→ Data shown
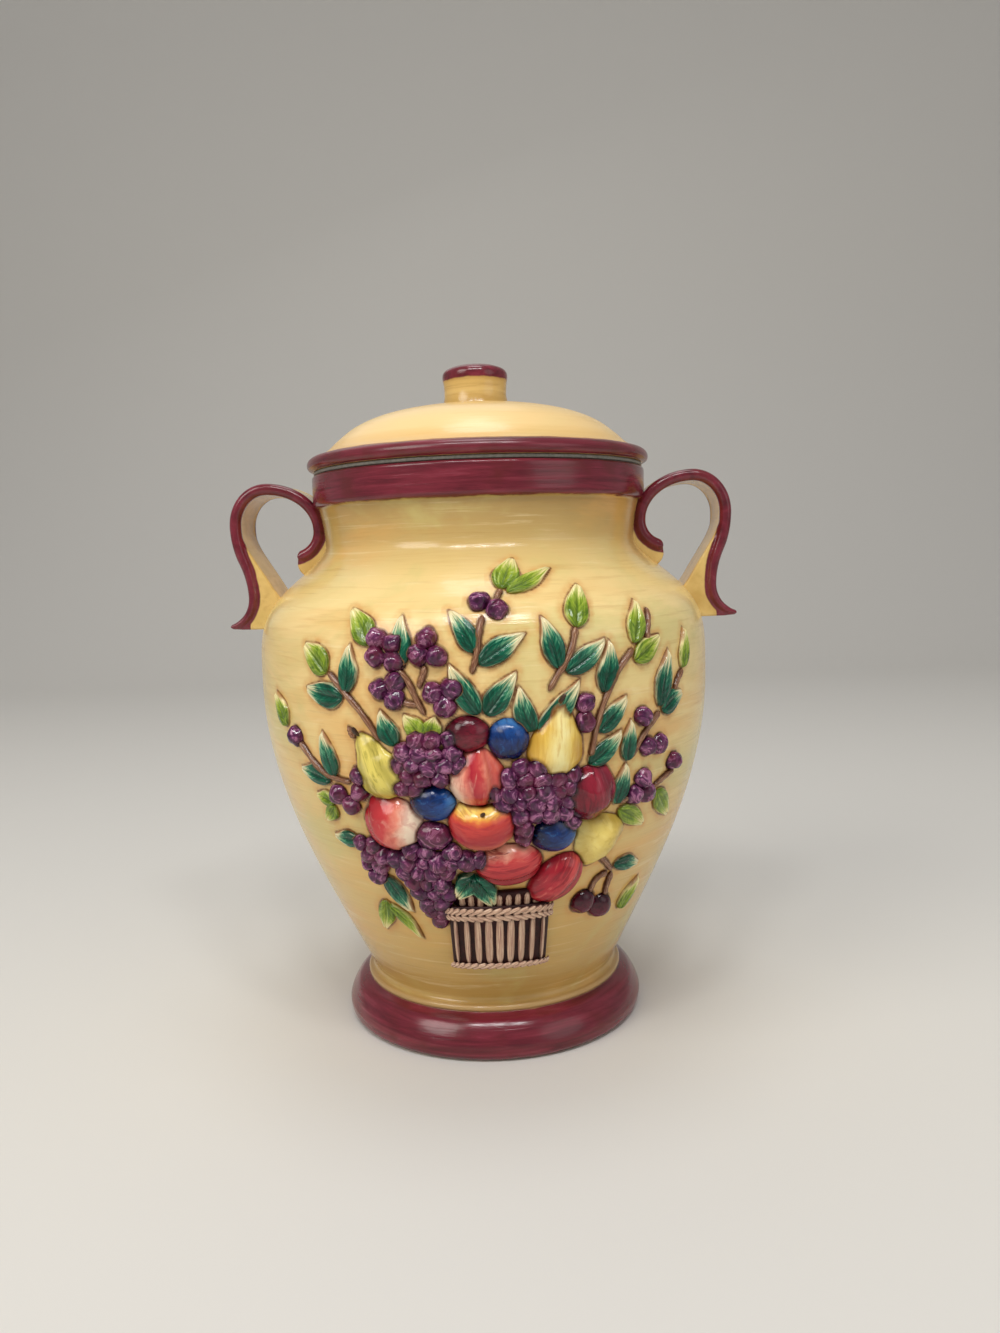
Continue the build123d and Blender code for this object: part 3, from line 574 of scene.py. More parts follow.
def stem(piece, places, radius, seed, proud=0.35, wander=0.25):
    """Stalk that follows the wall through its places, thinner at its end."""
    rng = np.random.default_rng(seed)
    steps = max(10, int(sum(across(a, b)[0] for a, b in zip(places, places[1:])) / 0.7))
    line = curve_through(places, steps) if len(places) > 2 else even(places, steps)
    share = np.linspace(0, 1, steps)
    wander = wander * np.sin(share * rng.uniform(5, 9) + rng.uniform(0, 6))
    out, up = wall_normal(line[:, 1])
    turn = line[:, 0] / BELLY_RADIUS
    size = radius * (1.08 - 0.22 * share) * (1 + 0.07 * np.sin(share * 23 + seed))
    size = size * np.sqrt(np.clip(np.minimum(share, 1 - share) * steps / 2.2, 0.05, 1))
    tube(piece, on_wall(line[:, 0] + wander, line[:, 1], proud),
         np.stack([out * np.sin(turn), -out * np.cos(turn), up], 1), size, float(rng.uniform()), cols=14)


# ---------------------------------------------------------------- fruit of the relief
fruit("nectarine_right", "nectarine_red", OVAL, 18.0, 26.0, (34.0, 79.4), 2.0, 42, groove=25)
fruit("plum_blue_lower", "plum_blue", OVAL, 16.0, 18.4, (31.4, 98.2), 2.4, 90)
fruit("apple", "apple_glaze", APPLE, 26.5, 19.6, (2.2, 104.8), 4.4, nod=20, lump=0.2, stalk=(0.33, 6.4))
fruit("plum_blue_left", "plum_blue", OVAL, 15.2, 18.0, (-16.4, 112.4), 2.2, 90)
fruit("nectarine_left", "nectarine_red", OVAL, 19.2, 26.2, (12.6, 87.0), 2.8, 84, groove=25)
fruit("grape_large", "grape_purple", OVAL, 12.4, 14.6, (-17.8, 99.6), 1.0, 90, lump=0.2)
fruit("peach_left", "peach_glaze", PEACH, 28.0, 27.4, (-35.4, 104.8), 6.6, -28, groove=-38)
fruit("plum_blue_upper", "plum_blue", OVAL, 16.4, 17.0, (12.7, 136.0), 3.2)
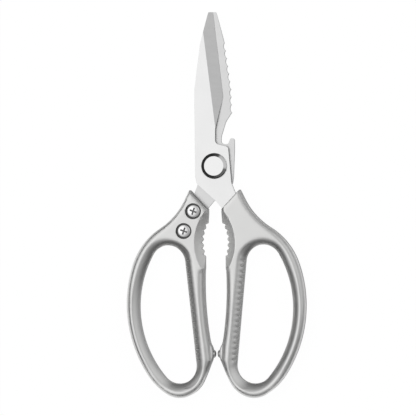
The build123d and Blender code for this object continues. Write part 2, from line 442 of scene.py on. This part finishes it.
@dataclass
class Blades:
    """The two blades: flat faces, and a ground face that falls to each cutting edge."""

    edge_width: float = 0.12 * MM
    ground_lean_deg: tuple[float, float] = (10.0, 45.0)
    side_lean_deg: float = 70.0
    mating_level: float = 0.98
    worn_from_deg: float = 12.0

    def build(self, nodes: dict[str, bpy.types.Object]) -> list[bpy.types.Object]:
        """Dress both blades.

        Args:
            nodes: The frame's nodes by name.

        Returns:
            The two pieces.
        """
        made = []
        for name, body, inner in (("front_blade", "right_half", -1.0), ("back_blade", "left_half", 1.0)):
            shape = copied(nodes[name])
            finishes = [Finish.FLAT, Finish.GROUND, Finish.MATING, Finish.BLADE_SIDE]
            for face in shape.faces:
                face.material_index = finishes.index(self.finish_of(face, inner))
            piece = stand(shape, f"{name}_steel", body, finishes)
            soften(piece, self.edge_width, self.worn_from_deg)
            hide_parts(name)
            made.append(piece)
        return made

    def finish_of(self, face: bmesh.types.BMFace, inner: float) -> Finish:
        """Return the finish of a blade's face.

        Args:
            face: The face.
            inner: 1 where the blade's inner face looks up and -1 where it looks down.

        Returns:
            The finish, by how the face leans; the steep sides and the inner face take darker greys,
            painted shade.
        """
        lean = math.degrees(math.acos(min(1.0, abs(face.normal.z))))
        # The inner face takes the darker mating finish: painted shade
        if face.normal.z * inner > self.mating_level:
            return Finish.MATING
        if self.ground_lean_deg[0] < lean < self.ground_lean_deg[1]:
            return Finish.GROUND
        # Steep sides take the darker side finish: painted shade
        return Finish.BLADE_SIDE if lean > self.side_lean_deg else Finish.FLAT


@dataclass(frozen=True)
class Section:
    """The rounds of a handle at one place along it: into the finger hole and over the outer edge."""

    rim_width: float
    rim_foot: float
    edge_drop: float
    edge_reach: float
    edge_power: float

    def towards(self, other: Section, share: float) -> Section:
        """Return the section that lies a share of the way to another one."""
        mine, theirs = astuple(self), astuple(other)
        return Section(*(a + (b - a) * share for a, b in zip(mine, theirs)))

    def outer_fall(self, inward: float) -> float:
        """Return how far the face has fallen at a distance inward from the outline."""
        left = max(0.0, 1.0 - inward / self.edge_reach)
        return self.edge_drop * left**self.edge_power


@dataclass
class StopNose:
    """The bulge on a grip with the round button that meets the other half's one.

    Places in millimetres are across and along from the pivot. The casting is drawn back under the
    outline's free side.
    """

    half: Half
    pivot_y: float = 23.55 * MM
    middle_z: float = 5.5 * MM
    outline_mm: tuple[tuple[float, float], ...] = (
        (5.0, -103.2),
        (3.55, -106.3),
        (2.5, -108.4),
        (2.0, -110.2),
        (1.85, -112.4),
        (2.0, -114.5),
        (2.4, -116.1),
        (3.2, -118.0),
        (4.0, -119.8),
        (5.6, -122.3),
        (8.5, -121.0),
        (8.5, -104.5),
    )
    free_side: tuple[int, int] = (1, 8)
    cover: float = 0.5
    half_thickness: float = 3.3 * MM
    edge: float = 0.9 * MM
    # Faces whose normal's Z stays under this take the side finish, a painted shade
    painted_shade_below: float = 0.62
    smooth_deg: float = 40.0
    button_mm: tuple[float, float] = (1.75, -112.5)
    button_size: tuple[float, float] = (1.35 * MM, 2.4 * MM)

    def cover_at(self, along: float) -> float:
        """Return how far from the middle plane a solid lies just inside the bulge.

        Args:
            along: The place's Y.

        Returns:
            The distance, or -1 above and below the bulge's free side.
        """
        place = (along - self.pivot_y) / MM
        points = self.outline_mm[self.free_side[0] : self.free_side[1]]
        first, last = points[0][1], points[-1][1]
        for (x0, y0), (x1, y1) in zip(points, points[1:]):
            if y1 <= place <= y0:
                inside = self.cover * math.sin(math.pi * (first - place) / (first - last))
                return (x0 + (x1 - x0) * (y0 - place) / (y0 - y1) + inside) * MM
        return -1.0

    def build(self) -> bpy.types.Object:
        """Build the bulge and its button and return the piece."""
        side = -1.0 if self.half is Half.LEFT else 1.0
        shape = bmesh.new()
        low = self.middle_z - self.half_thickness
        corners = [
            shape.verts.new((side * x * MM, y * MM + self.pivot_y, low)) for x, y in self.outline_mm
        ]
        floor = shape.faces.new(corners)
        grown = bmesh.ops.extrude_face_region(shape, geom=[floor])["geom"]
        top = [item for item in grown if isinstance(item, bmesh.types.BMVert)]
        bmesh.ops.translate(shape, verts=top, vec=(0.0, 0.0, 2 * self.half_thickness))
        bmesh.ops.recalc_face_normals(shape, faces=shape.faces)
        rims = [edge for edge in shape.edges if abs(edge.verts[0].co.z - edge.verts[1].co.z) < HAIR]
        bmesh.ops.bevel(
            shape,
            geom=rims,
            offset=self.edge,
            offset_type="OFFSET",
            affect="EDGES",
            segments=4,
            profile=0.5,
            material=-1,
            clamp_overlap=True,
        )
        across, along = self.button_mm
        place = Vector((side * across * MM, along * MM + self.pivot_y, self.middle_z))
        thick, wide = self.button_size
        spread = Matrix.Translation(place) @ Matrix.Diagonal((thick, wide, wide, 1.0))
        bmesh.ops.create_uvsphere(shape, u_segments=32, v_segments=24, radius=1.0, matrix=spread)
        shade(shape, self.smooth_deg)
        for face in shape.faces:
            # The steep faces take the side finish, which paints shade on them
            face.material_index = int(abs(face.normal.z) < self.painted_shade_below)
        finishes = [Finish.CAST, Finish.CAST_SIDE]
        return stand(shape, f"{self.half.value}_stop_nose", self.half.value, finishes)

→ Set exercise
All of the entries above must be quoted exactly.

→ Problem solution
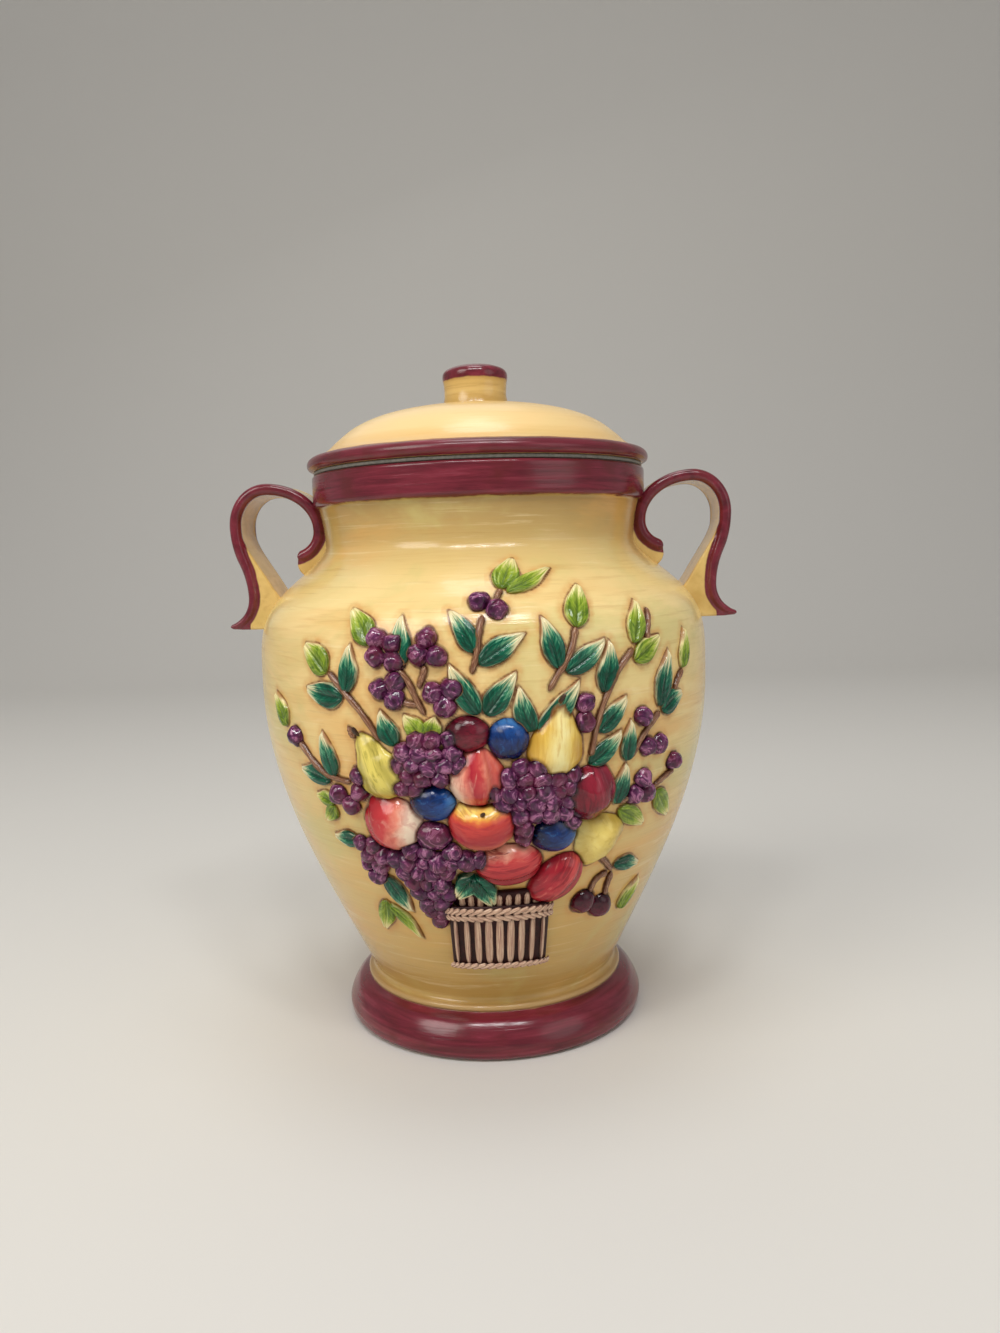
Continue the build123d and Blender code for this object: part 3, from line 574 of scene.py. More parts follow.
def stem(piece, places, radius, seed, proud=0.35, wander=0.25):
    """Stalk that follows the wall through its places, thinner at its end."""
    rng = np.random.default_rng(seed)
    steps = max(10, int(sum(across(a, b)[0] for a, b in zip(places, places[1:])) / 0.7))
    line = curve_through(places, steps) if len(places) > 2 else even(places, steps)
    share = np.linspace(0, 1, steps)
    wander = wander * np.sin(share * rng.uniform(5, 9) + rng.uniform(0, 6))
    out, up = wall_normal(line[:, 1])
    turn = line[:, 0] / BELLY_RADIUS
    size = radius * (1.08 - 0.22 * share) * (1 + 0.07 * np.sin(share * 23 + seed))
    size = size * np.sqrt(np.clip(np.minimum(share, 1 - share) * steps / 2.2, 0.05, 1))
    tube(piece, on_wall(line[:, 0] + wander, line[:, 1], proud),
         np.stack([out * np.sin(turn), -out * np.cos(turn), up], 1), size, float(rng.uniform()), cols=14)


# ---------------------------------------------------------------- fruit of the relief
fruit("nectarine_right", "nectarine_red", OVAL, 18.0, 26.0, (34.0, 79.4), 2.0, 42, groove=25)
fruit("plum_blue_lower", "plum_blue", OVAL, 16.0, 18.4, (31.4, 98.2), 2.4, 90)
fruit("apple", "apple_glaze", APPLE, 26.5, 19.6, (2.2, 104.8), 4.4, nod=20, lump=0.2, stalk=(0.33, 6.4))
fruit("plum_blue_left", "plum_blue", OVAL, 15.2, 18.0, (-16.4, 112.4), 2.2, 90)
fruit("nectarine_left", "nectarine_red", OVAL, 19.2, 26.2, (12.6, 87.0), 2.8, 84, groove=25)
fruit("grape_large", "grape_purple", OVAL, 12.4, 14.6, (-17.8, 99.6), 1.0, 90, lump=0.2)
fruit("peach_left", "peach_glaze", PEACH, 28.0, 27.4, (-35.4, 104.8), 6.6, -28, groove=-38)
fruit("plum_blue_upper", "plum_blue", OVAL, 16.4, 17.0, (12.7, 136.0), 3.2)
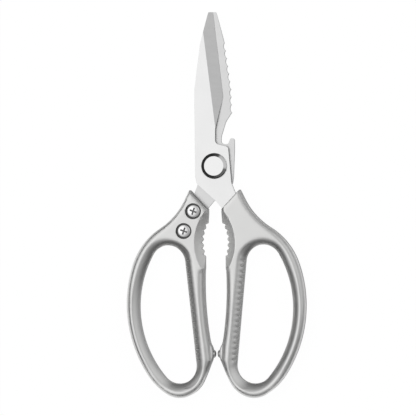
The build123d and Blender code for this object continues. Write part 2, from line 442 of scene.py on. This part finishes it.
@dataclass
class Blades:
    """The two blades: flat faces, and a ground face that falls to each cutting edge."""

    edge_width: float = 0.12 * MM
    ground_lean_deg: tuple[float, float] = (10.0, 45.0)
    side_lean_deg: float = 70.0
    mating_level: float = 0.98
    worn_from_deg: float = 12.0

    def build(self, nodes: dict[str, bpy.types.Object]) -> list[bpy.types.Object]:
        """Dress both blades.

        Args:
            nodes: The frame's nodes by name.

        Returns:
            The two pieces.
        """
        made = []
        for name, body, inner in (("front_blade", "right_half", -1.0), ("back_blade", "left_half", 1.0)):
            shape = copied(nodes[name])
            finishes = [Finish.FLAT, Finish.GROUND, Finish.MATING, Finish.BLADE_SIDE]
            for face in shape.faces:
                face.material_index = finishes.index(self.finish_of(face, inner))
            piece = stand(shape, f"{name}_steel", body, finishes)
            soften(piece, self.edge_width, self.worn_from_deg)
            hide_parts(name)
            made.append(piece)
        return made

    def finish_of(self, face: bmesh.types.BMFace, inner: float) -> Finish:
        """Return the finish of a blade's face.

        Args:
            face: The face.
            inner: 1 where the blade's inner face looks up and -1 where it looks down.

        Returns:
            The finish, by how the face leans; the steep sides and the inner face take darker greys,
            painted shade.
        """
        lean = math.degrees(math.acos(min(1.0, abs(face.normal.z))))
        # The inner face takes the darker mating finish: painted shade
        if face.normal.z * inner > self.mating_level:
            return Finish.MATING
        if self.ground_lean_deg[0] < lean < self.ground_lean_deg[1]:
            return Finish.GROUND
        # Steep sides take the darker side finish: painted shade
        return Finish.BLADE_SIDE if lean > self.side_lean_deg else Finish.FLAT


@dataclass(frozen=True)
class Section:
    """The rounds of a handle at one place along it: into the finger hole and over the outer edge."""

    rim_width: float
    rim_foot: float
    edge_drop: float
    edge_reach: float
    edge_power: float

    def towards(self, other: Section, share: float) -> Section:
        """Return the section that lies a share of the way to another one."""
        mine, theirs = astuple(self), astuple(other)
        return Section(*(a + (b - a) * share for a, b in zip(mine, theirs)))

    def outer_fall(self, inward: float) -> float:
        """Return how far the face has fallen at a distance inward from the outline."""
        left = max(0.0, 1.0 - inward / self.edge_reach)
        return self.edge_drop * left**self.edge_power


@dataclass
class StopNose:
    """The bulge on a grip with the round button that meets the other half's one.

    Places in millimetres are across and along from the pivot. The casting is drawn back under the
    outline's free side.
    """

    half: Half
    pivot_y: float = 23.55 * MM
    middle_z: float = 5.5 * MM
    outline_mm: tuple[tuple[float, float], ...] = (
        (5.0, -103.2),
        (3.55, -106.3),
        (2.5, -108.4),
        (2.0, -110.2),
        (1.85, -112.4),
        (2.0, -114.5),
        (2.4, -116.1),
        (3.2, -118.0),
        (4.0, -119.8),
        (5.6, -122.3),
        (8.5, -121.0),
        (8.5, -104.5),
    )
    free_side: tuple[int, int] = (1, 8)
    cover: float = 0.5
    half_thickness: float = 3.3 * MM
    edge: float = 0.9 * MM
    # Faces whose normal's Z stays under this take the side finish, a painted shade
    painted_shade_below: float = 0.62
    smooth_deg: float = 40.0
    button_mm: tuple[float, float] = (1.75, -112.5)
    button_size: tuple[float, float] = (1.35 * MM, 2.4 * MM)

    def cover_at(self, along: float) -> float:
        """Return how far from the middle plane a solid lies just inside the bulge.

        Args:
            along: The place's Y.

        Returns:
            The distance, or -1 above and below the bulge's free side.
        """
        place = (along - self.pivot_y) / MM
        points = self.outline_mm[self.free_side[0] : self.free_side[1]]
        first, last = points[0][1], points[-1][1]
        for (x0, y0), (x1, y1) in zip(points, points[1:]):
            if y1 <= place <= y0:
                inside = self.cover * math.sin(math.pi * (first - place) / (first - last))
                return (x0 + (x1 - x0) * (y0 - place) / (y0 - y1) + inside) * MM
        return -1.0

    def build(self) -> bpy.types.Object:
        """Build the bulge and its button and return the piece."""
        side = -1.0 if self.half is Half.LEFT else 1.0
        shape = bmesh.new()
        low = self.middle_z - self.half_thickness
        corners = [
            shape.verts.new((side * x * MM, y * MM + self.pivot_y, low)) for x, y in self.outline_mm
        ]
        floor = shape.faces.new(corners)
        grown = bmesh.ops.extrude_face_region(shape, geom=[floor])["geom"]
        top = [item for item in grown if isinstance(item, bmesh.types.BMVert)]
        bmesh.ops.translate(shape, verts=top, vec=(0.0, 0.0, 2 * self.half_thickness))
        bmesh.ops.recalc_face_normals(shape, faces=shape.faces)
        rims = [edge for edge in shape.edges if abs(edge.verts[0].co.z - edge.verts[1].co.z) < HAIR]
        bmesh.ops.bevel(
            shape,
            geom=rims,
            offset=self.edge,
            offset_type="OFFSET",
            affect="EDGES",
            segments=4,
            profile=0.5,
            material=-1,
            clamp_overlap=True,
        )
        across, along = self.button_mm
        place = Vector((side * across * MM, along * MM + self.pivot_y, self.middle_z))
        thick, wide = self.button_size
        spread = Matrix.Translation(place) @ Matrix.Diagonal((thick, wide, wide, 1.0))
        bmesh.ops.create_uvsphere(shape, u_segments=32, v_segments=24, radius=1.0, matrix=spread)
        shade(shape, self.smooth_deg)
        for face in shape.faces:
            # The steep faces take the side finish, which paints shade on them
            face.material_index = int(abs(face.normal.z) < self.painted_shade_below)
        finishes = [Finish.CAST, Finish.CAST_SIDE]
        return stand(shape, f"{self.half.value}_stop_nose", self.half.value, finishes)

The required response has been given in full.